Present the data once more in exactly its original form.

→ PROVIDED MATERIAL:
* * * *

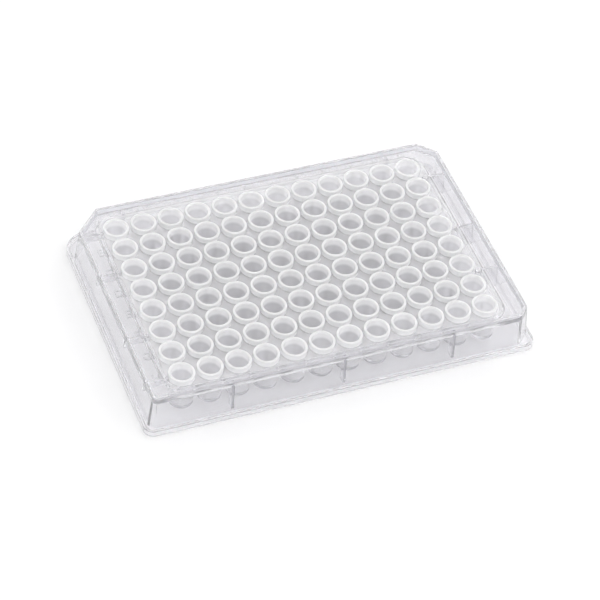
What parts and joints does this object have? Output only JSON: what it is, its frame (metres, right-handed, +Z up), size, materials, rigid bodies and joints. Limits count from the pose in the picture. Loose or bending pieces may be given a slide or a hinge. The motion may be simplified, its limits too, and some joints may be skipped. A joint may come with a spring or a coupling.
{
  "type": "well plate",
  "caption": "Clear laboratory well plate: a grid of flat-bottomed round wells in a walled tray on a stepped flange, with cut corners.",
  "frame": {"origin": "middle of the rectangular footprint, on the table under the flange", "axes": "+X runs along the long side from the first column to the last, +Y from the last row to the first, +Z up out of the wells"},
  "size_m": [0.1278, 0.0854, 0.0143],
  "materials": {
    "clear_plastic": "clear, glossy moulded polystyrene"
  },
  "bodies": {
    "root": {"well_plate": "clear_plastic"}
  },
  "joints": []
}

* * * *

→ ANSWER FOR THE TASK:
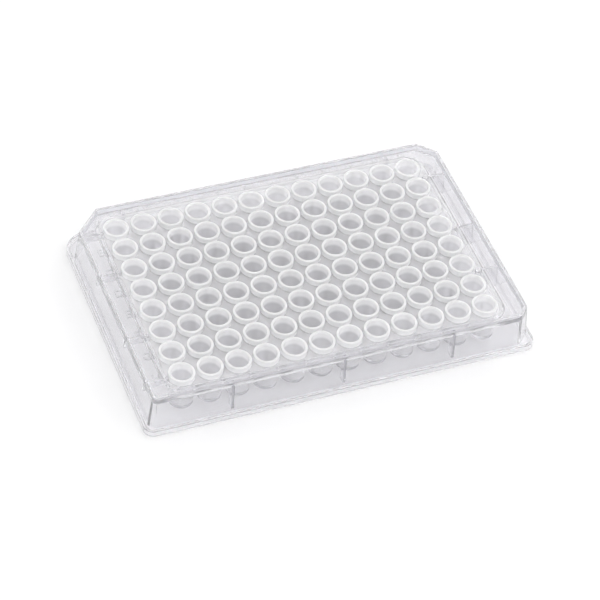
What parts and joints does this object have? Output only JSON: what it is, its frame (metres, right-handed, +Z up), size, materials, rigid bodies and joints. Limits count from the pose in the picture. Loose or bending pieces may be given a slide or a hinge. The motion may be simplified, its limits too, and some joints may be skipped. A joint may come with a spring or a coupling.
{
  "type": "well plate",
  "caption": "Clear laboratory well plate: a grid of flat-bottomed round wells in a walled tray on a stepped flange, with cut corners.",
  "frame": {"origin": "middle of the rectangular footprint, on the table under the flange", "axes": "+X runs along the long side from the first column to the last, +Y from the last row to the first, +Z up out of the wells"},
  "size_m": [0.1278, 0.0854, 0.0143],
  "materials": {
    "clear_plastic": "clear, glossy moulded polystyrene"
  },
  "bodies": {
    "root": {"well_plate": "clear_plastic"}
  },
  "joints": []
}